**What to do**
Write out again, unaltered, the lines from the start through the line containing "return np.concatenate(nearest)".

**Stored data**
· · · ·

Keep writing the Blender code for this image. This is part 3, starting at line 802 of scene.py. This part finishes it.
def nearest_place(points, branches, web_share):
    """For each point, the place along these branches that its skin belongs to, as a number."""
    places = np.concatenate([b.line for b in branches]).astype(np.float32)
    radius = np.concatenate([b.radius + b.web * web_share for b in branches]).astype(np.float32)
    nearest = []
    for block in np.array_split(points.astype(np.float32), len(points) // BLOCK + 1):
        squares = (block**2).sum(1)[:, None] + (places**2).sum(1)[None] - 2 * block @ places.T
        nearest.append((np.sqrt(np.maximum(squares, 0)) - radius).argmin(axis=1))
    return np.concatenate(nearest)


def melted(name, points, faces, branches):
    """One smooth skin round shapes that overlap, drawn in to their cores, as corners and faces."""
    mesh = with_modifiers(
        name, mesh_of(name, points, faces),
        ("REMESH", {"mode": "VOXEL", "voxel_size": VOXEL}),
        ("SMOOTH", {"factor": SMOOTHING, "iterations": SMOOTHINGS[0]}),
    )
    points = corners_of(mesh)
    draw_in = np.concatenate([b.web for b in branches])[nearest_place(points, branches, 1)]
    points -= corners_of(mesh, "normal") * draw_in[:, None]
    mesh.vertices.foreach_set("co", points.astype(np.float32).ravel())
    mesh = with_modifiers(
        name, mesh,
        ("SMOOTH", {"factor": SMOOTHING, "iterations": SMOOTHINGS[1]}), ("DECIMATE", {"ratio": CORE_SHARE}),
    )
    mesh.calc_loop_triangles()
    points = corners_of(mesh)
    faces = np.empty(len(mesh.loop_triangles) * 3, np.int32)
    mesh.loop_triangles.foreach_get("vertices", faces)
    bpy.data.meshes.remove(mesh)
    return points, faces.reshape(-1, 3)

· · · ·

**Result of this exercise**
Keep writing the Blender code for this image. This is part 3, starting at line 802 of scene.py. This part finishes it.
def nearest_place(points, branches, web_share):
    """For each point, the place along these branches that its skin belongs to, as a number."""
    places = np.concatenate([b.line for b in branches]).astype(np.float32)
    radius = np.concatenate([b.radius + b.web * web_share for b in branches]).astype(np.float32)
    nearest = []
    for block in np.array_split(points.astype(np.float32), len(points) // BLOCK + 1):
        squares = (block**2).sum(1)[:, None] + (places**2).sum(1)[None] - 2 * block @ places.T
        nearest.append((np.sqrt(np.maximum(squares, 0)) - radius).argmin(axis=1))
    return np.concatenate(nearest)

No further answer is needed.